▶ _TASK OBJECTIVE_:
All of the data must be printed exactly; please include every line.

--- Begin COLLECTED DATA ---

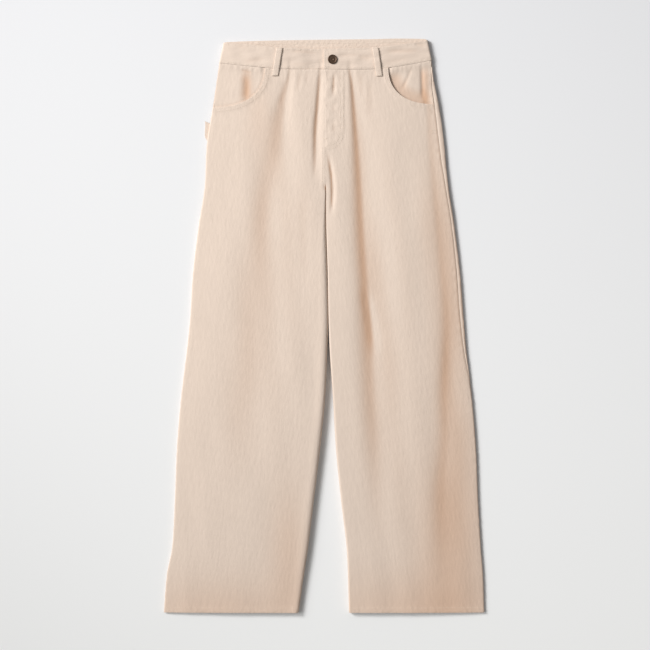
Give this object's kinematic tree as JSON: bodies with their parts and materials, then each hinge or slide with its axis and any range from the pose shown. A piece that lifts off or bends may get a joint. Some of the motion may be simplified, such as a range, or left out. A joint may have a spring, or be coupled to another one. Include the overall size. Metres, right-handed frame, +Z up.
{
  "type": "baggy jeans",
  "caption": "Wide-leg needlecord jeans laid flat: two hollow legs, a waistband with belt loops, scooped pockets, a fastened metal button and a hammer loop.",
  "frame": {"origin": "middle of the underside of the garment's box, on the surface that it lies on", "axes": "+X towards the wearer's left, +Y from the hems up to the waist, +Z up out of the front"},
  "size_m": [0.58, 1.0371, 0.0255],
  "materials": {
    "needlecord": "fine-wale cotton corduroy, soft and matt with a light nap",
    "button_metal": "dark antique brown, satin"
  },
  "bodies": {
    "root": {"front_right": "needlecord", "front_left": "needlecord", "back_right": "needlecord", "back_left": "needlecord", "yoke_right": "needlecord", "yoke_left": "needlecord", "waistband": "needlecord", "pocket_facing_right": "needlecord", "pocket_facing_left": "needlecord", "back_pocket_right": "needlecord", "back_pocket_left": "needlecord", "belt_loop_front_right": "needlecord", "belt_loop_front_left": "needlecord", "belt_loop_side_right": "needlecord", "belt_loop_side_left": "needlecord", "belt_loop_back": "needlecord", "hammer_loop": "needlecord", "button": "button_metal"}
  },
  "joints": []
}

--- End COLLECTED DATA ---

▶ _COMPLETED EXERCISE_:
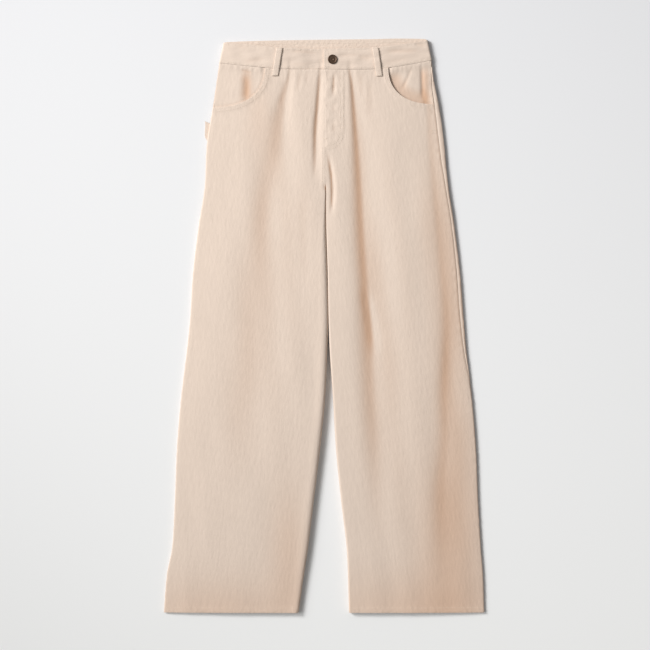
Give this object's kinematic tree as JSON: bodies with their parts and materials, then each hinge or slide with its axis and any range from the pose shown. A piece that lifts off or bends may get a joint. Some of the motion may be simplified, such as a range, or left out. A joint may have a spring, or be coupled to another one. Include the overall size. Metres, right-handed frame, +Z up.
{
  "type": "baggy jeans",
  "caption": "Wide-leg needlecord jeans laid flat: two hollow legs, a waistband with belt loops, scooped pockets, a fastened metal button and a hammer loop.",
  "frame": {"origin": "middle of the underside of the garment's box, on the surface that it lies on", "axes": "+X towards the wearer's left, +Y from the hems up to the waist, +Z up out of the front"},
  "size_m": [0.58, 1.0371, 0.0255],
  "materials": {
    "needlecord": "fine-wale cotton corduroy, soft and matt with a light nap",
    "button_metal": "dark antique brown, satin"
  },
  "bodies": {
    "root": {"front_right": "needlecord", "front_left": "needlecord", "back_right": "needlecord", "back_left": "needlecord", "yoke_right": "needlecord", "yoke_left": "needlecord", "waistband": "needlecord", "pocket_facing_right": "needlecord", "pocket_facing_left": "needlecord", "back_pocket_right": "needlecord", "back_pocket_left": "needlecord", "belt_loop_front_right": "needlecord", "belt_loop_front_left": "needlecord", "belt_loop_side_right": "needlecord", "belt_loop_side_left": "needlecord", "belt_loop_back": "needlecord", "hammer_loop": "needlecord", "button": "button_metal"}
  },
  "joints": []
}